II. By engaging us in special work. Though we have omnipotence on our side, God will employ the last ounce of our strength. He will not spare us thought, anxiety, trouble, endurance, labour, no, nor even some measure of disappointment--nothing that can conduce to make us workmen that need not be ashamed, and soldiers who can endure hardness. (J. P. Gledstone.)

God’s faithfulness

That is a Christmas psalm chosen for the day, and it is the psalm of dauntless courage, for it is a song that sings always the lovingkindness of the Lord; it goes up out of the darkness of desolation, it sees no cause for cheerfulness ringing it round as it sings. The singer stands, he tells us, in the heart of a great dismay. The cause of God is in ruin and contempt and impotence and misery. And yet, and yet he has but one song, and he must sing it out in defiance of his generation. No dishonour shall defeat it, no darkness shall choke it, no doubt or hesitation, no soreness or anger shall cloud his upward look or hold down the outpouring of his soul. The old words shall sing out from his lips which have never yet failed down all the long years. We would turn to this singer of long ago to ask him how it was that he retained his heroic confidence. What was his secret, in the thick of those old-world troubles, by force of which he still sang on this unswerving chant of victory? Can he pass the secret on to us who need it so sorely?

1. First, he relies absolutely on a word that God has once uttered, on a pledge that God has given to him (Psalms 89:3). God has said it, God has sworn it. That is what he relies on! This looks so simple, but to estimate it aright let us recall that we touch here on that elementary conception of God which differentiated the Jew’s religion from all others. The Jew laid hold of God by this primary title, that He was a God who kept His word. A righteous God, so he called Him, and by righteousness he meant a God whose word can be trusted, and a God who never failed His pledge. This is the vital significance of the Jew that he was the first who took God seriously, the first to believe that God meant what He said, that what He spoke He spoke with a real and fixed purpose, and having spoken He held Himself bound by His own pronouncement.

2. Secondly, to justify his own confident assurance, he corroborates his belief in the verbal consistency of God by looking to that other handiwork of His, the vast fabric of ordered Nature. There it moves in its superb persistence, the immovable witness to the unchanging loyalty of God. Everywhere among the sequence of infinite changes God’s original creative word holds on changeless and true (Psalms 89:8). Surely if a Jew had been allowed to know what we know of all that science tells us of the uniformities of Nature, of the persistence and conservation of force, he would have seen in these disclosures, not as we so stupidly do, the terms of a godless mechanism, but exactly the phrase that would best report his assurance of an imminent God. Everything that told him of the immutable permanence of a natural law beneath and through all change spoke to him directly of God Himself. Uniformity, persistence, conservation, yes, that is what he desires to find with all his soul in the world that God has made. That is the evidence he clings to of a God who keepeth His promise, whose word never faileth, the same yesterday, to-day, and for ever.
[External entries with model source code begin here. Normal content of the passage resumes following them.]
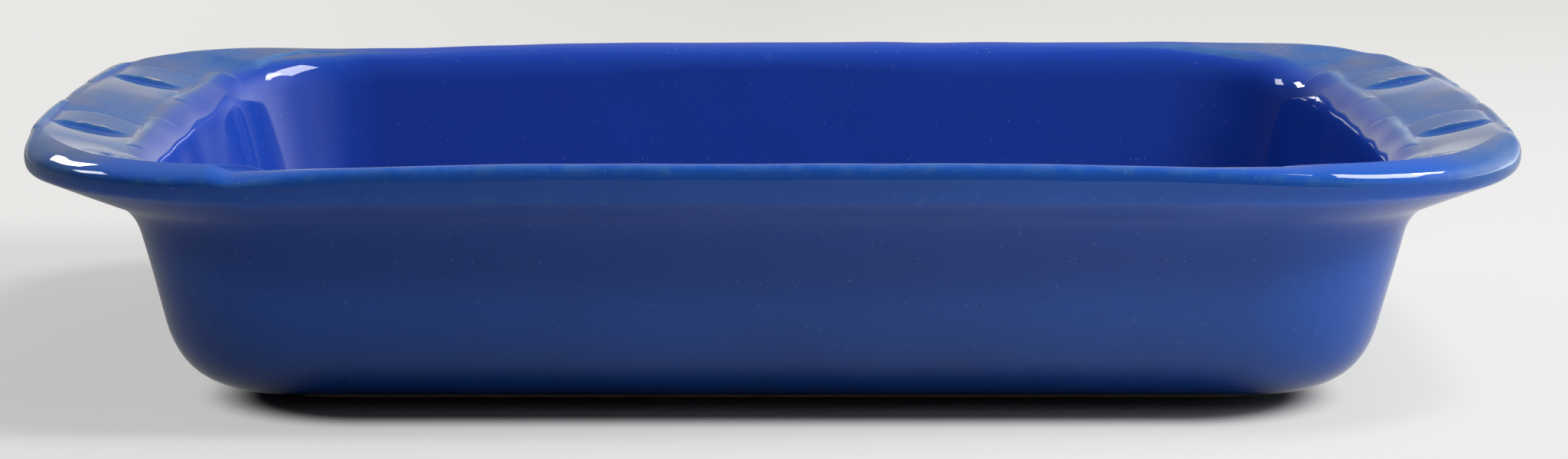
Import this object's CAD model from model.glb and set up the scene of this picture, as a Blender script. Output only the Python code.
import bpy
import math
import numpy as np
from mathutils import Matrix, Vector


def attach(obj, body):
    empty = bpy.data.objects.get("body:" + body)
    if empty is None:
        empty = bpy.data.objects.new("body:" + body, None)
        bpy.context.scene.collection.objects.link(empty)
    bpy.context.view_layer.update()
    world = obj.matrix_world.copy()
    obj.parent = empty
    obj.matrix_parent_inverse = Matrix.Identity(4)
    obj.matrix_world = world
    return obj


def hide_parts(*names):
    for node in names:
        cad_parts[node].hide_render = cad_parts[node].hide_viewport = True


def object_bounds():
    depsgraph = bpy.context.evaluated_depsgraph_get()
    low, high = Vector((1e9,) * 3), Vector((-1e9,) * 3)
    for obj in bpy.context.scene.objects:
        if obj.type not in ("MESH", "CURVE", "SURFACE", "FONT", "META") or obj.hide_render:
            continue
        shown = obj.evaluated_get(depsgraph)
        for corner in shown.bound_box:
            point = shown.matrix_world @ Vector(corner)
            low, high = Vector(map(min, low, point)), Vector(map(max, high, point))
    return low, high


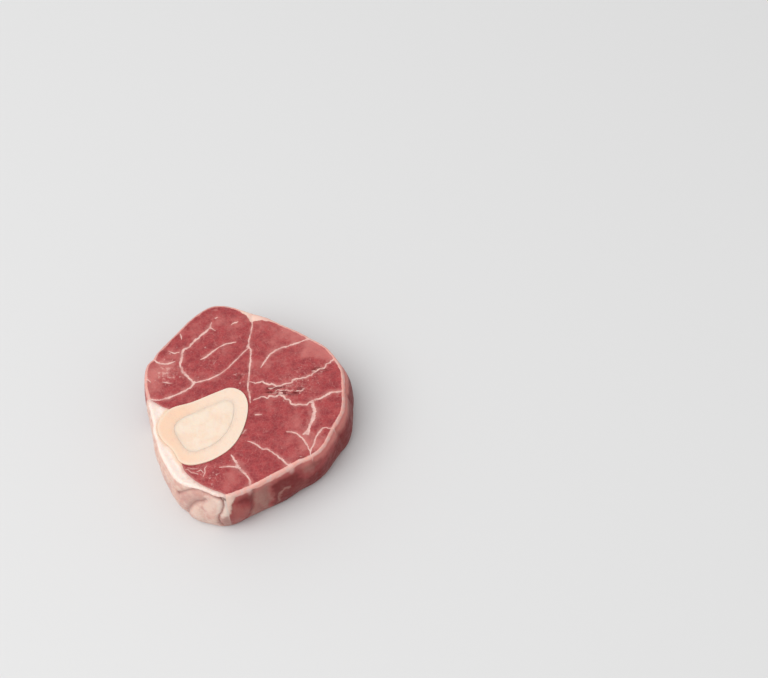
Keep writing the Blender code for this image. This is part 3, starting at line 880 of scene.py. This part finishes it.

3. Thirdly, he finds the like witness yielded by the solid securities of history. “Thou hast subdued Egypt”--God has done it, and if He has done it, surely not in vain, surely not without a fixed and final purpose! A historic act like that is a pledge put down by God: “Hath He begun and shall He not finish?” Here again it is the faithfulness of God to which the appeal is made. “He keepeth His promise for ever,” the promise sealed by His deeds; He will prove Himself consistent; if He take one step He will follow it by another; if He gives a decision He will hold to it. That is the significance of the actual deeds done in history. They are stakes laid versesown which cannot be withdrawn. They lay the honour and the power under obligation, and He cannot afford to retract. And God is honourable; He has a reputation which lie will keep clear at all hazards. And God has made His choice; He has laid down His stakes, He has taken His side, He has ventured His honour, He did it when He brought up Israel out of Egypt. He has done it since throughout the long story of His people whom He had fathered and shepherded, on whom He set His name; He has consummated this by the further steps taken when He went to give Israel a king and chose David for the kingdom. “Thou spakest,” our psalm goes on, “Thou spakest sometimes in visions and said, I have found David,” etc. All this has been done--it is down in the pages recorded in history which cannot be blotted out. What is done cannot be undone, and what God has done binds God as it binds a man. His will has gone out of it, He will never gainsay. That is the Divine freedom, that He binds Himself by His own deeds and His own words. His truth once more is His troth, His righteousness is the assurance that He will never fail to justify Himself. No, even if the witness of Nature were to fail, yet the witness of God’s own acts in history would abide. God is true, God keeps His word. We want nothing further wherewith to meet the year before us. There may be anxieties and the sense of social trouble and a cloudy outlook, but nothing shall rob us of our song. (Canon Scott Holland.)

Divine faithfulness

A learned minister, attending an aged Christian in humble life, when in his last illness, remarked that the passage in Hebrews 13:5, “I will never leave thee, nor forsake thee,” was much more emphatic in the original language than in our translation, inasmuch as it contained no fewer than five negatives in proof of the validity of the Divine promise, and not merely two, as it appears in the English version; intending by this remark to convey to him that, in consequence of the number of negatives, the promise was expressed with much greater force in the original language than in the English. The man’s reply was very simple and striking: “I have no doubt, sir, that you are quite right, but I can assure you that if God had only spoken once I should have believed Him just the same.”